Light rail urges people not to run for the train

courtesy of Emily Gersema – Sept. 13, 2011
The Arizona Republic

[Editors Note: LightRailConnect.com urges every rider to be cautious and don’t run for trains. The next one is only about 10 minutes away.]

New brochures and signs on light-rail platforms and inside trains are urging riders not to run for the train in an educational effort by Metro light rail that began last month.

Two men dressed in business attire running a relay race and handing off a baton

Metro light-rail spokeswoman Hillary Foose said the agency launches a safety campaign every year.

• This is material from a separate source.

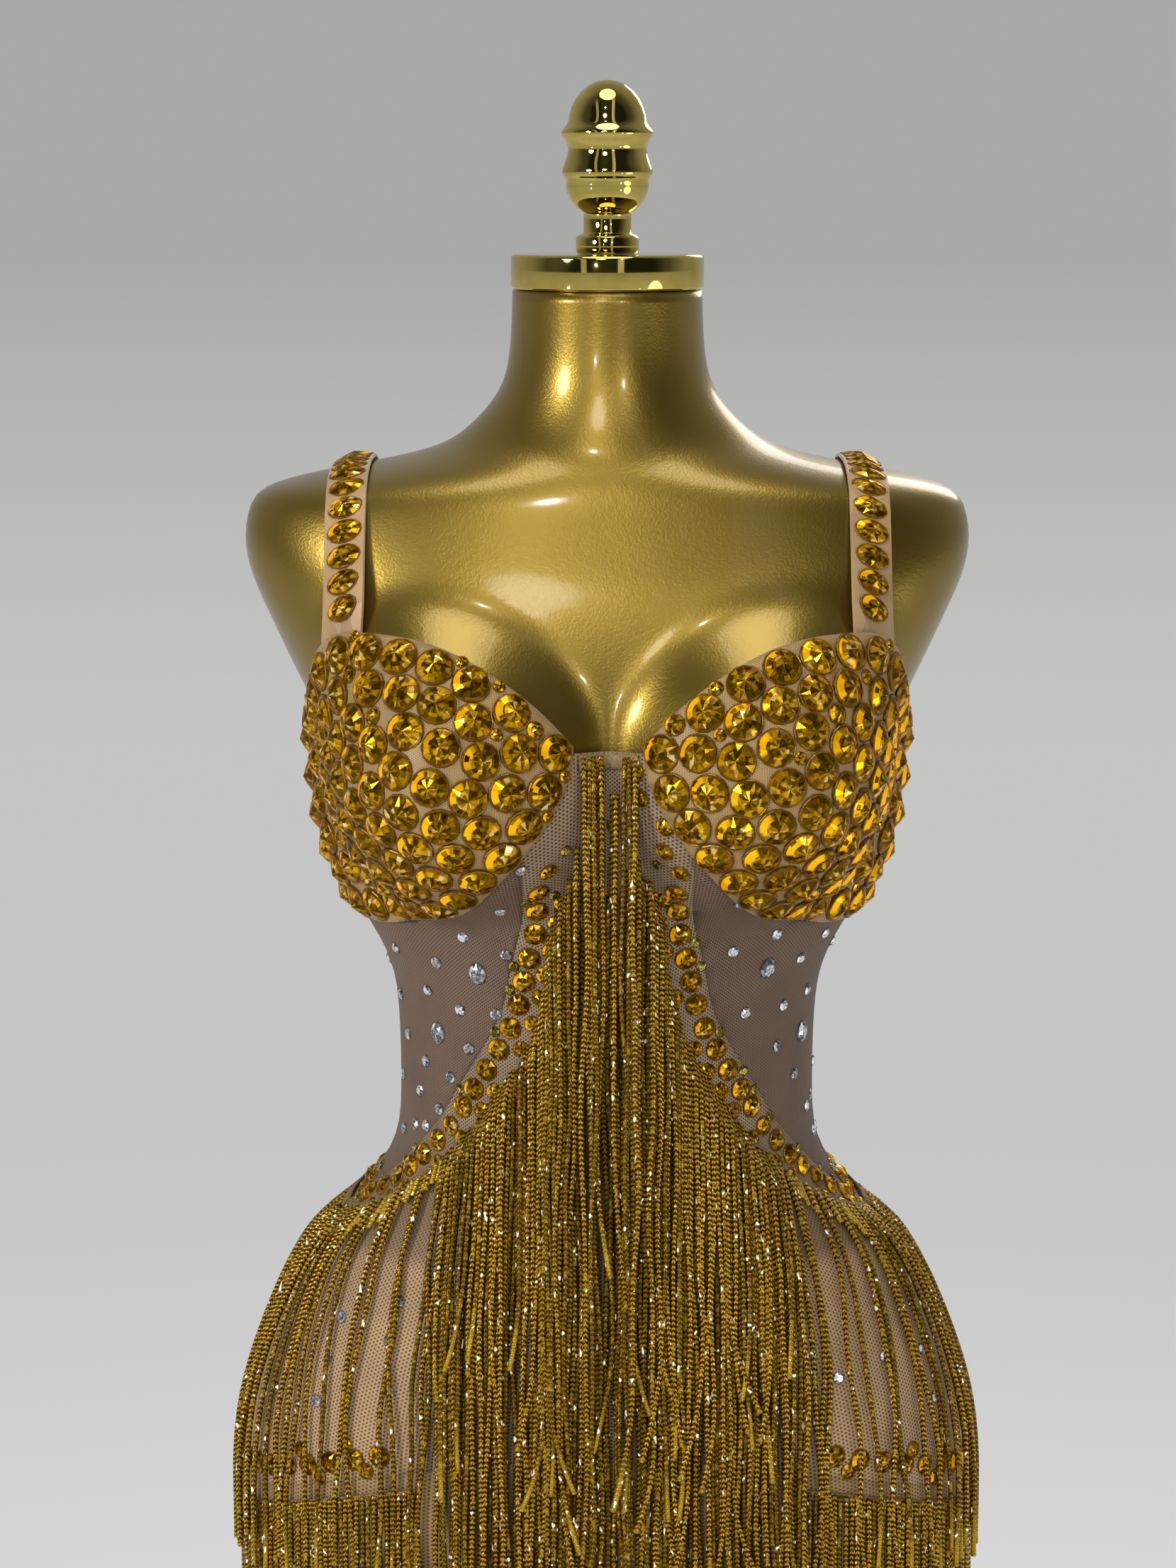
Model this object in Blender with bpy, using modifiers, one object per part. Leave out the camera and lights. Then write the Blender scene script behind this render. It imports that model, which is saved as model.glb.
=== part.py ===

“While we still continue to talk about driver safety, we felt it was necessary to also think about pedestrian and passenger safety,” Foose said. “The idea behind it was to curb the really dangerous jaywalking.”

Posters and brochures say: “Dying to get there? Don’t run for the train. Your life depends on it.”

The light rail spans 19 miles across Phoenix, Tempe and Mesa, and it is has been in operation since 2008. In the fiscal year that ended June 30, there were two pedestrian-involved incidents, according to Metro.

By coincidence, Metro light rail’s safety campaign started last month after a national group, Transportation for America, ranked the Phoenix-Mesa-Scottsdale metropolitan area as the eighth-deadliest area for pedestrians out of 52 metropolitan areas in a nine-year period.

The group’s report tried to account for all pedestrian deaths involving transportation from 2000 to 2009, but it did not break down incidents according to the type of transportation they involved.

Phoenix officials have disagreed with the count, but the report said the Phoenix metro area had a rate of 2.3 deaths per 100,000 people, with 867 pedestrian fatalities in nine years

Orlando-Kissimmee in Florida had the highest rate of pedestrian deaths of the metro areas: about 3 deaths per 100,000 people, with a total of 557 deaths in nine years. The Boston-Cambridge-Quincy metropolitan area had the lowest rate, about 1.1 deaths per 100,000 people in nine years with a total of 483 pedestrian deaths.

Foose said the agency has not seen an unusual uptick in injuries or fatalities relating to pedestrians who are using the light rail.

Metro’s educational campaign costs $8,200.